Following on the near-disaster in the Bahamas, here was another close call, another bad omen. “We were spared,” Riley later lamented, “in order to suffer a severer doom.”

Chapter 3

Shipwreck on Cape Bojador

During the Middle Ages, Cape Bojador on the west coast of Africa, about eight hundred miles south of the Strait of Gibraltar, loomed large in the European imagination. The cape, whose name derives from the Arabic abu khatar, “father of danger,” marked the southern end of the navigable world, where ships and sailors disappeared without a trace. The source of its infamy lay not in its prominence but in its location— at the south end of the Canary narrows, a rapid south-flowing channel between the Canary Islands and the African coast. Part of the clockwise North Atlantic current, the cold waters of the so-called Canary Current run pell-mell onto Bojador's shallow banks. To add to the cape's ill repute, medieval Europeans believed the coast was inhabited by pagan cannibals.

From the north on a clear day, Cape Bojador appears as a bed of red sand tilting gently to the sea from coastal cliffs that rise to seventy feet. This appearance belies its destructive nature. Fog and foul weather frequent the small bay. Where the northwesterly swells butt heads with the strong land wind, heavy breakers crash on the shallows. At its worst, the low reef ringing the cape becomes a churning death trap for a fog-blind victim.

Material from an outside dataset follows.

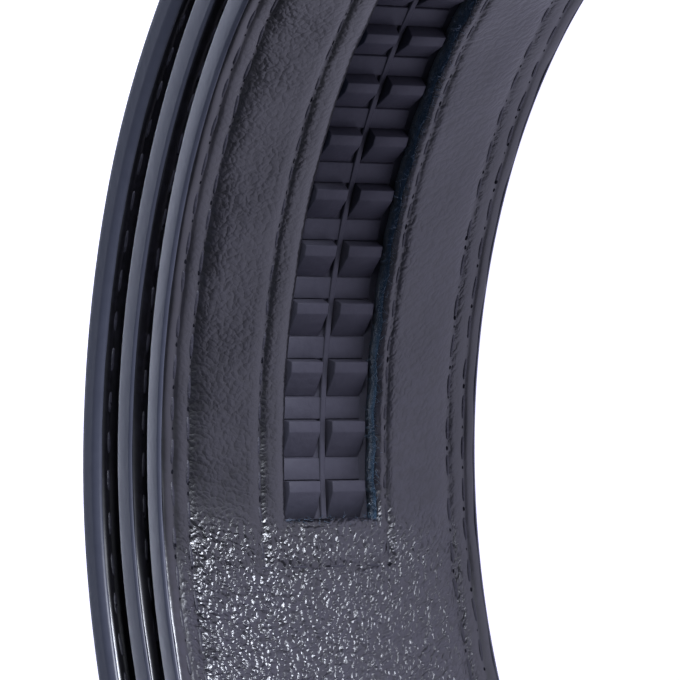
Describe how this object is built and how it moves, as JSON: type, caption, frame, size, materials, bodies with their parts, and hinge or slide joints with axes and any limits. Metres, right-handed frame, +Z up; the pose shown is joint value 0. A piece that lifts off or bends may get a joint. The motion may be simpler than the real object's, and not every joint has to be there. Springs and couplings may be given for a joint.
{
  "type": "ratchet belt",
  "caption": "Leather ratchet belt rolled up loosely and lying on its side, with a toothed track in its lining and a plain box buckle at its outer end.",
  "frame": {"origin": "on the ground under the middle of the belt's box", "axes": "+Z up along the roll's axis, +Y from the buckle across the roll to the side where the track starts, +X to the right of +Y"},
  "size_m": [0.1356, 0.1512, 0.039],
  "materials": {
    "face_leather": "navy-black pebbled leather with painted satin edges",
    "lining_leather": "navy-black pebbled leather, semi-gloss grain",
    "track_plastic": "moulded dark navy plastic, satin",
    "buckle_metal": "satin metal"
  },
  "bodies": {
    "root": {"strap_face": "face_leather", "strap_lining": "lining_leather", "ratchet_track": "track_plastic", "buckle": "buckle_metal"}
  },
  "joints": []
}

In 1291, the Vivaldi brothers sailing from Genoa rounded Cape Bojador in hopes of reaching the East Indies. They were never seen again. The Catalan mariner Jaime Ferrer rode a diminutive galley south of the cape to his demise in 1346. Not until the first half of the fifteenth century did the explorers of Henry the Navigator of Portugal, sent out into “the Great Black Sea” to find knowledge, gold, and slaves and “to cause injury to the Moors,” finally manage to pass through the Canary Straits and return.